___ DATASET CONTENT
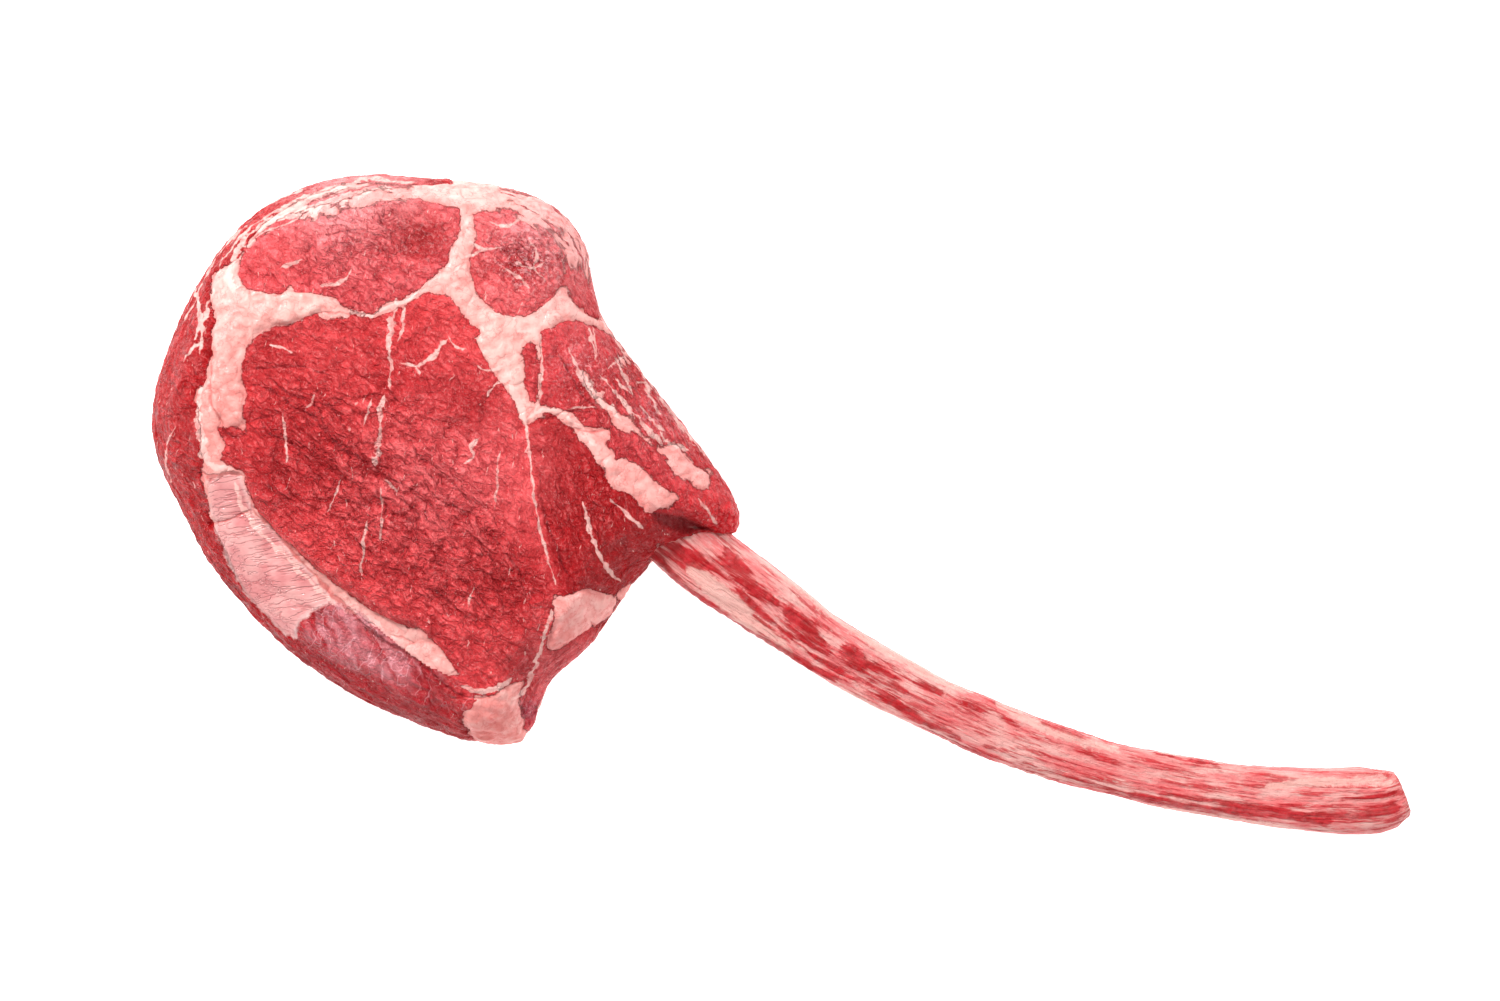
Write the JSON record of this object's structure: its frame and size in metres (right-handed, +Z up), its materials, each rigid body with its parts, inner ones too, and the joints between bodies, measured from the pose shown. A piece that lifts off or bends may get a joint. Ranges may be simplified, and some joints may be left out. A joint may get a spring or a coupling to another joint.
{
  "type": "raw tomahawk rib steak",
  "caption": "Thick raw beef rib steak lying flat, with marbled muscles set in seam fat and a long curved scraped rib bone.",
  "frame": {"origin": "middle of the base of the whole object's box, on the surface it lies on", "axes": "+X along the object from the meat to the sawn end of the rib, +Y towards the top of the picture, +Z up through the upper cut face"},
  "size_m": [0.4882, 0.256, 0.0509],
  "materials": {
    "lean": "moist raw lean meat, satin with small wet highlights",
    "dark_lean": "moist dark raw lean meat",
    "pale_lean": "moist pale raw lean meat with streaks of fat",
    "fat": "waxy pale pink raw fat",
    "bone": "scraped raw rib bone with red streaks"
  },
  "bodies": {
    "root": {"eye_muscle": "lean", "side_muscle": "dark_lean", "upper_muscle": "pale_lean", "corner_muscle": "pale_lean", "rib_meat": "pale_lean", "cap_muscle": "dark_lean", "seam_fat": "fat", "rib_bone": "bone"}
  },
  "joints": []
}
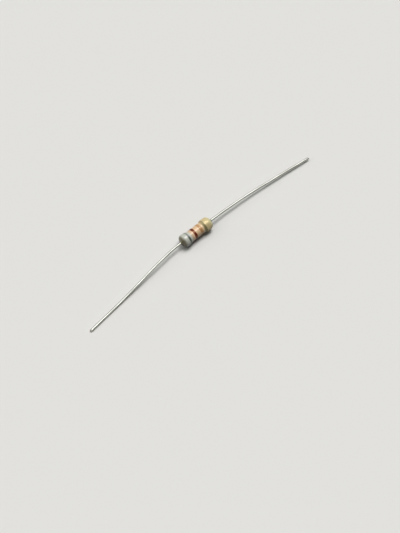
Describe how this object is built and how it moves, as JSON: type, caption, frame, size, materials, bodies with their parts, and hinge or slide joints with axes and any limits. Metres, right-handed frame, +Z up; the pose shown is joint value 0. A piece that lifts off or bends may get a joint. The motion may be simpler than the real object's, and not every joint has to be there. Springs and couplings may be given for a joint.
{
  "type": "axial resistor",
  "caption": "Axial-lead carbon film resistor: a lacquered dog-bone body with painted colour bands and a long tinned wire lead at each end, lying loose.",
  "frame": {"origin": "on the surface that the part lies on, under the middle of the bounding box of the whole part", "axes": "+X along the body, from the broad first colour band towards the fourth; +Z up from the surface; both leads bow towards -Y"},
  "size_m": [0.0505, 0.0038, 0.0024],
  "materials": {
    "ceramic": "matt",
    "carbon_film": "matt",
    "cap_steel": "satin",
    "tinned_wire": "satin",
    "tan_lacquer": "gloss",
    "white_paint": "gloss",
    "brown_paint": "gloss",
    "orange_paint": "gloss",
    "gold_paint": "satin"
  },
  "bodies": {
    "root": {"ceramic_rod": "ceramic", "resistive_film": "carbon_film", "left_end_cap": "cap_steel", "right_end_cap": "cap_steel", "left_lead": "tinned_wire", "right_lead": "tinned_wire", "lacquer_coating": "tan_lacquer", "first_band": "white_paint", "second_band": "brown_paint", "third_band": "orange_paint", "fourth_band": "gold_paint"}
  },
  "joints": []
}
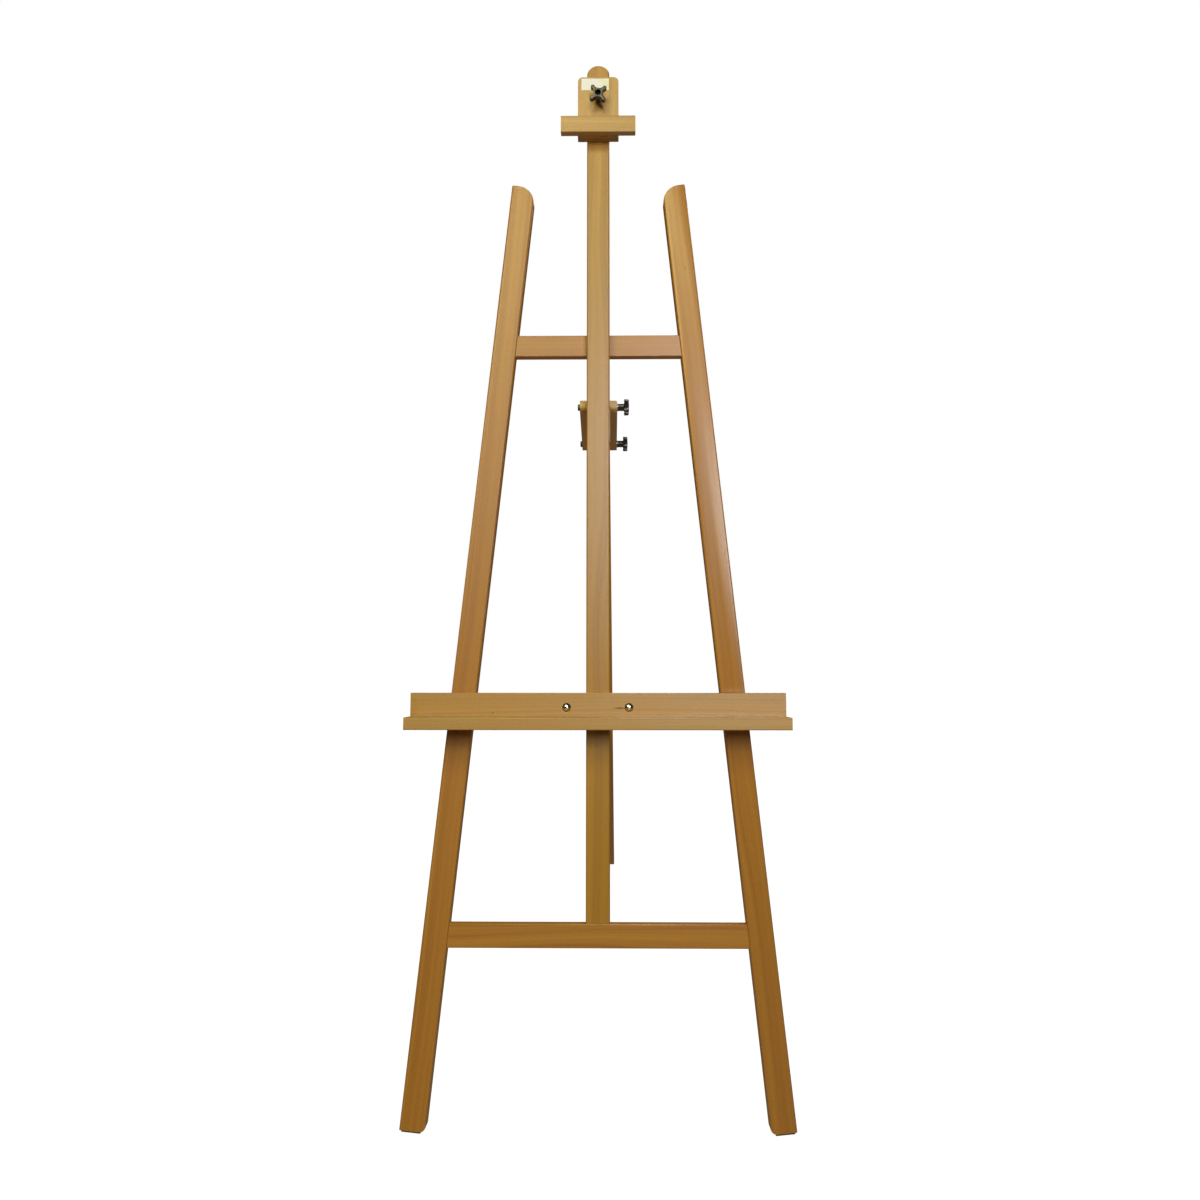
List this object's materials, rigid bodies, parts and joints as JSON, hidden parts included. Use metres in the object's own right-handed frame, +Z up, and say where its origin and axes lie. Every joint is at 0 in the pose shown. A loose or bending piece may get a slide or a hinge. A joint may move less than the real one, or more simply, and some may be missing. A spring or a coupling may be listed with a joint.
{
  "type": "studio easel",
  "caption": "Beech studio easel: splayed front legs and crossbars, centre mast, sliding canvas tray and clamping top holder, and a rear leg that folds on two link arms.",
  "frame": {"origin": "on the floor, under the middle of the open easel's footprint", "axes": "+Z up, +X to the painter's right, -Y is the front that the canvas faces"},
  "size_m": [0.5738, 0.8472, 1.5841],
  "materials": {
    "leg_wood": "satin, clear-lacquered beech",
    "mast_wood": "satin, clear-lacquered beech",
    "fitting_wood": "satin, clear-lacquered beech",
    "dowel_wood": "plain beech dowel",
    "knob_plastic": "black, moulded",
    "pad_rubber": "black, matt",
    "bolt_steel": "bright plated",
    "dark_steel": "zinc plated, dull",
    "insert_brass": "plain",
    "label_paper": "blank paper label"
  },
  "bodies": {
    "front_frame": {"left_leg": "leg_wood", "right_leg": "leg_wood", "upper_crossbar": "leg_wood", "lower_crossbar": "leg_wood", "mast": "mast_wood", "crossbar_dowels": "dowel_wood", "mast_dowel": "dowel_wood", "mast_screws": "dark_steel", "left_foot_pad": "pad_rubber", "right_foot_pad": "pad_rubber", "hinge_block": "mast_wood", "hinge_block_screws": "dark_steel"},
    "arms": {"left_arm": "fitting_wood", "right_arm": "fitting_wood", "upper_pivot_bolt": "dark_steel", "lower_pivot_bolt": "dark_steel", "pivot_washers": "dark_steel"},
    "upper_knob": {"upper_arm_knob": "knob_plastic", "upper_knob_insert": "dark_steel"},
    "lower_knob": {"lower_arm_knob": "knob_plastic", "lower_knob_insert": "dark_steel"},
    "rear_support": {"rear_leg": "leg_wood", "rear_foot_pad": "pad_rubber"},
    "tray": {"tray_board": "fitting_wood", "tray_ledge": "fitting_wood", "tray_screws": "dark_steel", "tray_clamp_strip": "fitting_wood", "tray_bolts": "bolt_steel", "tray_washers": "dark_steel"},
    "tray_knob_left": {"left_tray_knob": "knob_plastic", "left_tray_knob_insert": "dark_steel"},
    "tray_knob_right": {"right_tray_knob": "knob_plastic", "right_tray_knob_insert": "dark_steel"},
    "canvas_holder": {"holder_plate": "fitting_wood", "holder_bar": "fitting_wood", "holder_bar_screws": "dark_steel", "holder_guides": "fitting_wood", "holder_back_plate": "fitting_wood", "holder_back_screws": "dark_steel", "holder_insert": "insert_brass", "holder_label": "label_paper"},
    "clamp_knob": {"holder_knob": "knob_plastic", "holder_clamp_screw": "dark_steel"}
  },
  "joints": [
    {"name": "arm_fold", "type": "hinge", "parent": "front_frame", "child": "arms", "pos_m": [0, -0.06763, 1.03954], "axis": [-1, 0, 0], "range_deg": [-15.2, 78.94]},
    {"name": "rear_leg_fold", "type": "hinge", "parent": "arms", "child": "rear_support", "pos_m": [0, 0.0482, 0.98052], "axis": [1, 0, 0], "range_deg": [-8.1, 42.5]},
    {"name": "upper_knob_turn", "type": "hinge", "parent": "arms", "child": "upper_knob", "pos_m": [0.038, -0.06763, 1.03954], "axis": [1, 0, 0], "range_deg": [0, 360]},
    {"name": "lower_knob_turn", "type": "hinge", "parent": "arms", "child": "lower_knob", "pos_m": [0.038, 0.0482, 0.98052], "axis": [1, 0, 0], "range_deg": [0, 360]},
    {"name": "tray_slide", "type": "slide", "parent": "front_frame", "child": "tray", "axis": [0, 0.2712, 0.9625], "range_m": [-0.25, 0.3]},
    {"name": "left_tray_knob_turn", "type": "hinge", "parent": "tray", "child": "tray_knob_left", "pos_m": [-0.0466, -0.21718, 0.5807], "axis": [0, 0.9625, -0.2712], "range_deg": [0, 360]},
    {"name": "right_tray_knob_turn", "type": "hinge", "parent": "tray", "child": "tray_knob_right", "pos_m": [0.0466, -0.21718, 0.5807], "axis": [0, 0.9625, -0.2712], "range_deg": [0, 360]},
    {"name": "holder_slide", "type": "slide", "parent": "front_frame", "child": "canvas_holder", "axis": [0, 0.2712, 0.9625], "range_m": [-0.31, 0.04]},
    {"name": "clamp_knob_turn", "type": "hinge", "parent": "canvas_holder", "child": "clamp_knob", "pos_m": [0, -0.00558, 1.52261], "axis": [0, -0.9625, 0.2712], "range_deg": [0, 360]}
  ],
  "couplings": [
    {"joint": "arm_fold", "follows": "rear_leg_fold", "ratio": 1.8525}
  ]
}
______
- WRITTEN TASK -
Restate the records, all of them, precisely as written.

- FULL OUTPUT -
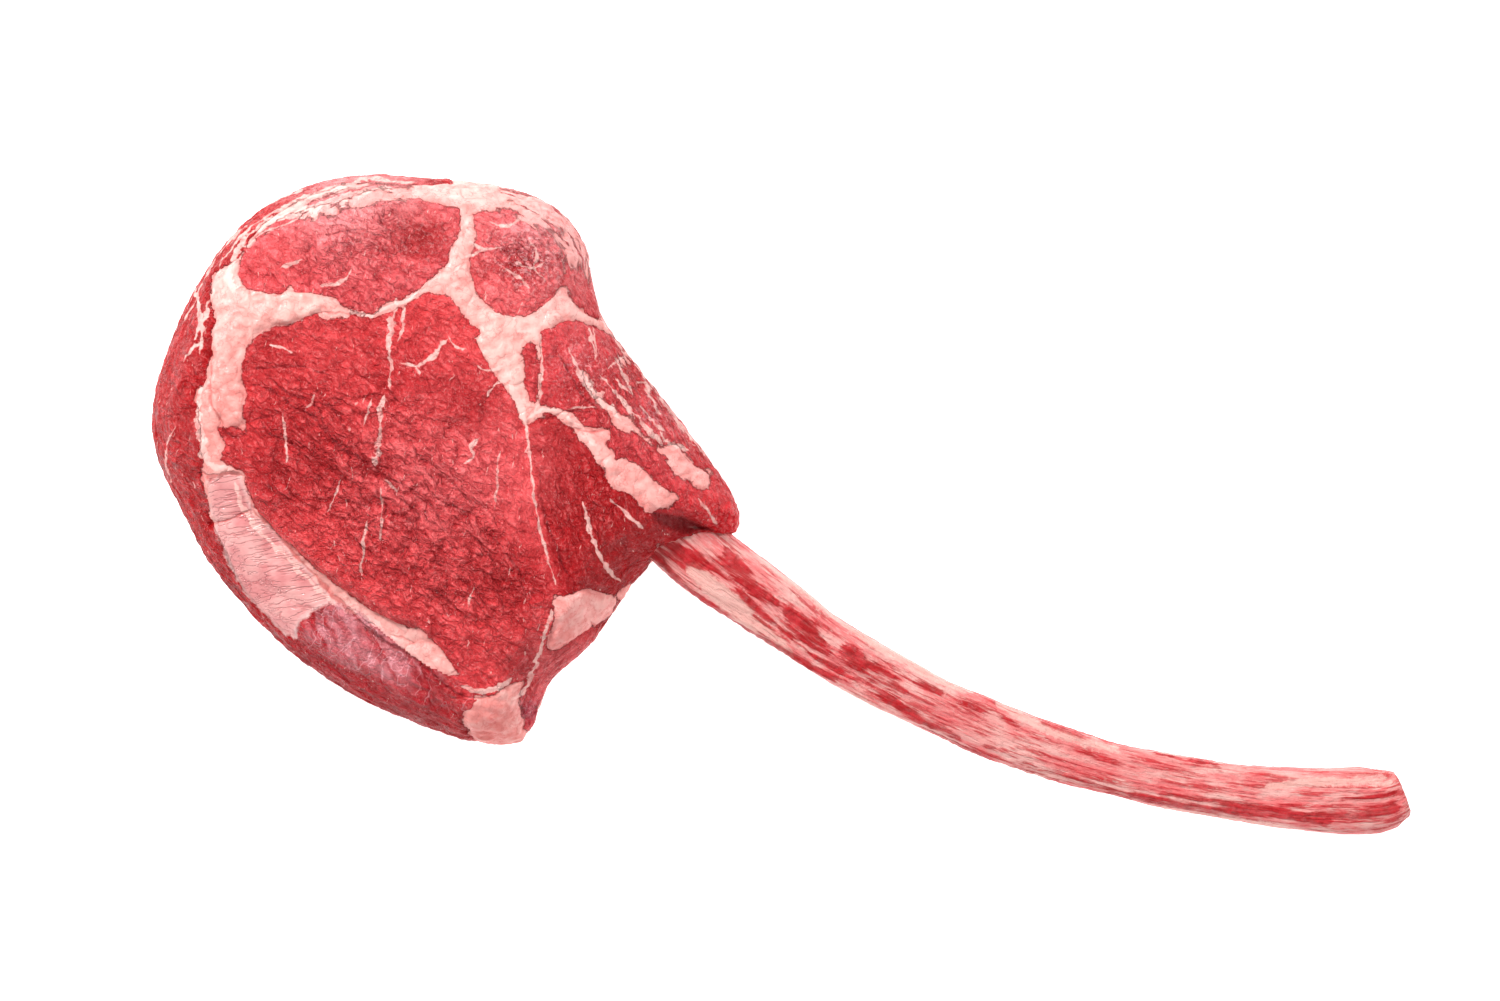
Write the JSON record of this object's structure: its frame and size in metres (right-handed, +Z up), its materials, each rigid body with its parts, inner ones too, and the joints between bodies, measured from the pose shown. A piece that lifts off or bends may get a joint. Ranges may be simplified, and some joints may be left out. A joint may get a spring or a coupling to another joint.
{
  "type": "raw tomahawk rib steak",
  "caption": "Thick raw beef rib steak lying flat, with marbled muscles set in seam fat and a long curved scraped rib bone.",
  "frame": {"origin": "middle of the base of the whole object's box, on the surface it lies on", "axes": "+X along the object from the meat to the sawn end of the rib, +Y towards the top of the picture, +Z up through the upper cut face"},
  "size_m": [0.4882, 0.256, 0.0509],
  "materials": {
    "lean": "moist raw lean meat, satin with small wet highlights",
    "dark_lean": "moist dark raw lean meat",
    "pale_lean": "moist pale raw lean meat with streaks of fat",
    "fat": "waxy pale pink raw fat",
    "bone": "scraped raw rib bone with red streaks"
  },
  "bodies": {
    "root": {"eye_muscle": "lean", "side_muscle": "dark_lean", "upper_muscle": "pale_lean", "corner_muscle": "pale_lean", "rib_meat": "pale_lean", "cap_muscle": "dark_lean", "seam_fat": "fat", "rib_bone": "bone"}
  },
  "joints": []
}
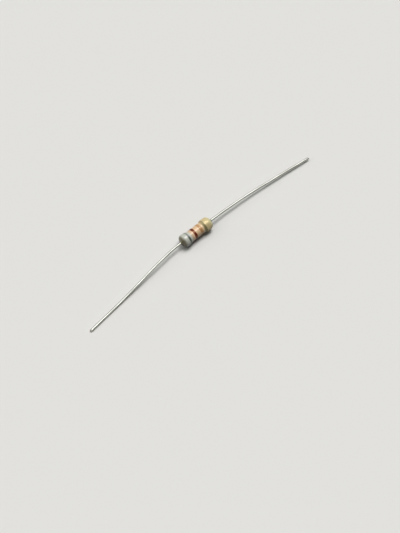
Describe how this object is built and how it moves, as JSON: type, caption, frame, size, materials, bodies with their parts, and hinge or slide joints with axes and any limits. Metres, right-handed frame, +Z up; the pose shown is joint value 0. A piece that lifts off or bends may get a joint. The motion may be simpler than the real object's, and not every joint has to be there. Springs and couplings may be given for a joint.
{
  "type": "axial resistor",
  "caption": "Axial-lead carbon film resistor: a lacquered dog-bone body with painted colour bands and a long tinned wire lead at each end, lying loose.",
  "frame": {"origin": "on the surface that the part lies on, under the middle of the bounding box of the whole part", "axes": "+X along the body, from the broad first colour band towards the fourth; +Z up from the surface; both leads bow towards -Y"},
  "size_m": [0.0505, 0.0038, 0.0024],
  "materials": {
    "ceramic": "matt",
    "carbon_film": "matt",
    "cap_steel": "satin",
    "tinned_wire": "satin",
    "tan_lacquer": "gloss",
    "white_paint": "gloss",
    "brown_paint": "gloss",
    "orange_paint": "gloss",
    "gold_paint": "satin"
  },
  "bodies": {
    "root": {"ceramic_rod": "ceramic", "resistive_film": "carbon_film", "left_end_cap": "cap_steel", "right_end_cap": "cap_steel", "left_lead": "tinned_wire", "right_lead": "tinned_wire", "lacquer_coating": "tan_lacquer", "first_band": "white_paint", "second_band": "brown_paint", "third_band": "orange_paint", "fourth_band": "gold_paint"}
  },
  "joints": []
}
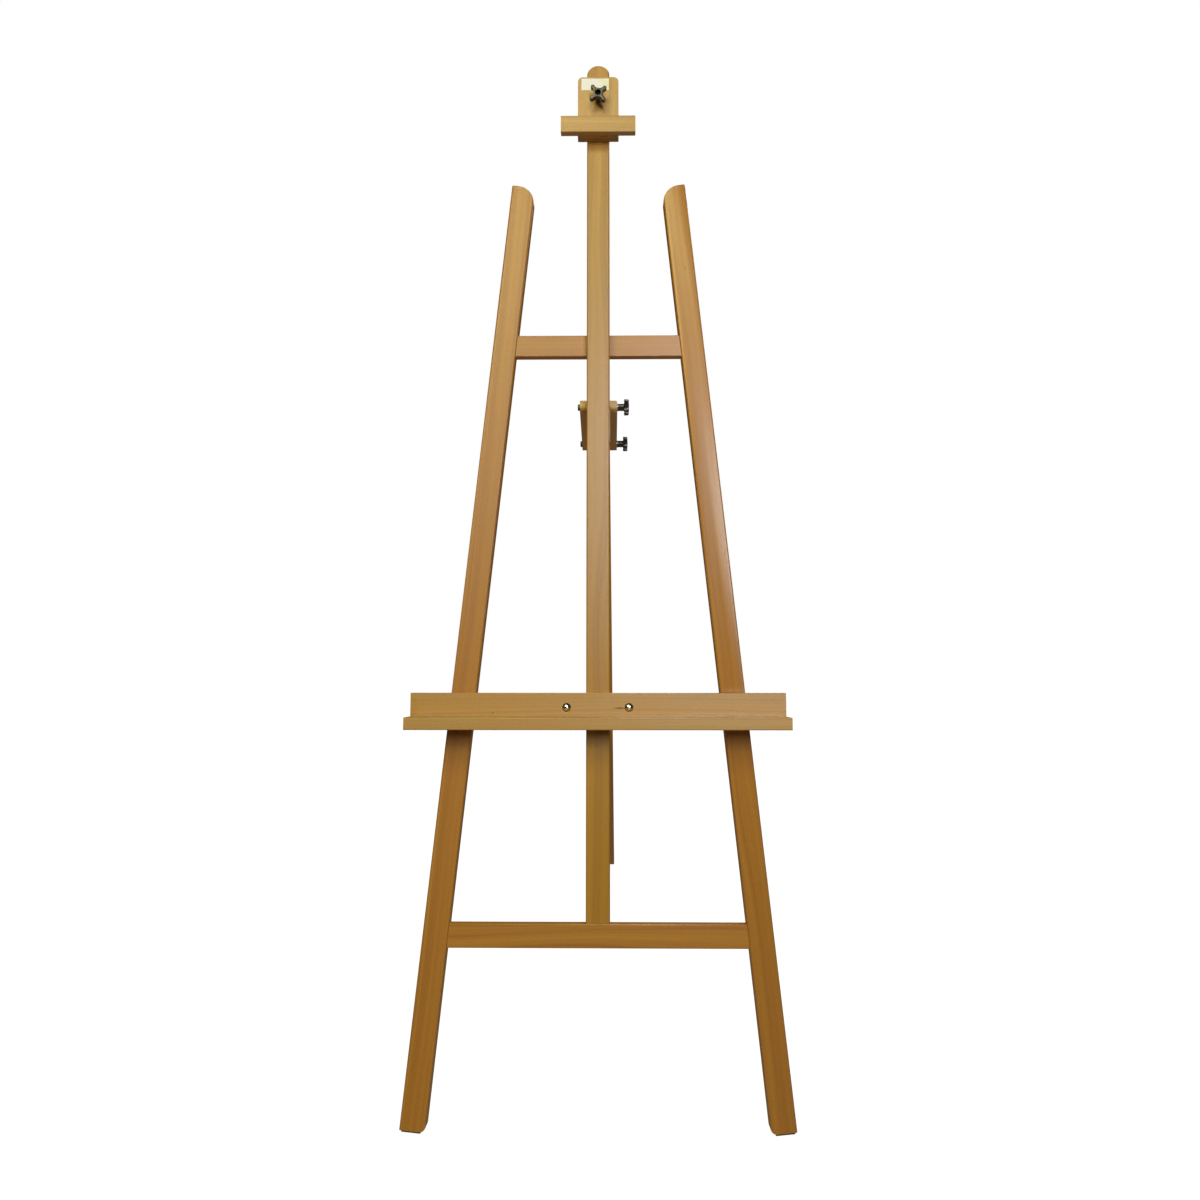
List this object's materials, rigid bodies, parts and joints as JSON, hidden parts included. Use metres in the object's own right-handed frame, +Z up, and say where its origin and axes lie. Every joint is at 0 in the pose shown. A loose or bending piece may get a slide or a hinge. A joint may move less than the real one, or more simply, and some may be missing. A spring or a coupling may be listed with a joint.
{
  "type": "studio easel",
  "caption": "Beech studio easel: splayed front legs and crossbars, centre mast, sliding canvas tray and clamping top holder, and a rear leg that folds on two link arms.",
  "frame": {"origin": "on the floor, under the middle of the open easel's footprint", "axes": "+Z up, +X to the painter's right, -Y is the front that the canvas faces"},
  "size_m": [0.5738, 0.8472, 1.5841],
  "materials": {
    "leg_wood": "satin, clear-lacquered beech",
    "mast_wood": "satin, clear-lacquered beech",
    "fitting_wood": "satin, clear-lacquered beech",
    "dowel_wood": "plain beech dowel",
    "knob_plastic": "black, moulded",
    "pad_rubber": "black, matt",
    "bolt_steel": "bright plated",
    "dark_steel": "zinc plated, dull",
    "insert_brass": "plain",
    "label_paper": "blank paper label"
  },
  "bodies": {
    "front_frame": {"left_leg": "leg_wood", "right_leg": "leg_wood", "upper_crossbar": "leg_wood", "lower_crossbar": "leg_wood", "mast": "mast_wood", "crossbar_dowels": "dowel_wood", "mast_dowel": "dowel_wood", "mast_screws": "dark_steel", "left_foot_pad": "pad_rubber", "right_foot_pad": "pad_rubber", "hinge_block": "mast_wood", "hinge_block_screws": "dark_steel"},
    "arms": {"left_arm": "fitting_wood", "right_arm": "fitting_wood", "upper_pivot_bolt": "dark_steel", "lower_pivot_bolt": "dark_steel", "pivot_washers": "dark_steel"},
    "upper_knob": {"upper_arm_knob": "knob_plastic", "upper_knob_insert": "dark_steel"},
    "lower_knob": {"lower_arm_knob": "knob_plastic", "lower_knob_insert": "dark_steel"},
    "rear_support": {"rear_leg": "leg_wood", "rear_foot_pad": "pad_rubber"},
    "tray": {"tray_board": "fitting_wood", "tray_ledge": "fitting_wood", "tray_screws": "dark_steel", "tray_clamp_strip": "fitting_wood", "tray_bolts": "bolt_steel", "tray_washers": "dark_steel"},
    "tray_knob_left": {"left_tray_knob": "knob_plastic", "left_tray_knob_insert": "dark_steel"},
    "tray_knob_right": {"right_tray_knob": "knob_plastic", "right_tray_knob_insert": "dark_steel"},
    "canvas_holder": {"holder_plate": "fitting_wood", "holder_bar": "fitting_wood", "holder_bar_screws": "dark_steel", "holder_guides": "fitting_wood", "holder_back_plate": "fitting_wood", "holder_back_screws": "dark_steel", "holder_insert": "insert_brass", "holder_label": "label_paper"},
    "clamp_knob": {"holder_knob": "knob_plastic", "holder_clamp_screw": "dark_steel"}
  },
  "joints": [
    {"name": "arm_fold", "type": "hinge", "parent": "front_frame", "child": "arms", "pos_m": [0, -0.06763, 1.03954], "axis": [-1, 0, 0], "range_deg": [-15.2, 78.94]},
    {"name": "rear_leg_fold", "type": "hinge", "parent": "arms", "child": "rear_support", "pos_m": [0, 0.0482, 0.98052], "axis": [1, 0, 0], "range_deg": [-8.1, 42.5]},
    {"name": "upper_knob_turn", "type": "hinge", "parent": "arms", "child": "upper_knob", "pos_m": [0.038, -0.06763, 1.03954], "axis": [1, 0, 0], "range_deg": [0, 360]},
    {"name": "lower_knob_turn", "type": "hinge", "parent": "arms", "child": "lower_knob", "pos_m": [0.038, 0.0482, 0.98052], "axis": [1, 0, 0], "range_deg": [0, 360]},
    {"name": "tray_slide", "type": "slide", "parent": "front_frame", "child": "tray", "axis": [0, 0.2712, 0.9625], "range_m": [-0.25, 0.3]},
    {"name": "left_tray_knob_turn", "type": "hinge", "parent": "tray", "child": "tray_knob_left", "pos_m": [-0.0466, -0.21718, 0.5807], "axis": [0, 0.9625, -0.2712], "range_deg": [0, 360]},
    {"name": "right_tray_knob_turn", "type": "hinge", "parent": "tray", "child": "tray_knob_right", "pos_m": [0.0466, -0.21718, 0.5807], "axis": [0, 0.9625, -0.2712], "range_deg": [0, 360]},
    {"name": "holder_slide", "type": "slide", "parent": "front_frame", "child": "canvas_holder", "axis": [0, 0.2712, 0.9625], "range_m": [-0.31, 0.04]},
    {"name": "clamp_knob_turn", "type": "hinge", "parent": "canvas_holder", "child": "clamp_knob", "pos_m": [0, -0.00558, 1.52261], "axis": [0, -0.9625, 0.2712], "range_deg": [0, 360]}
  ],
  "couplings": [
    {"joint": "arm_fold", "follows": "rear_leg_fold", "ratio": 1.8525}
  ]
}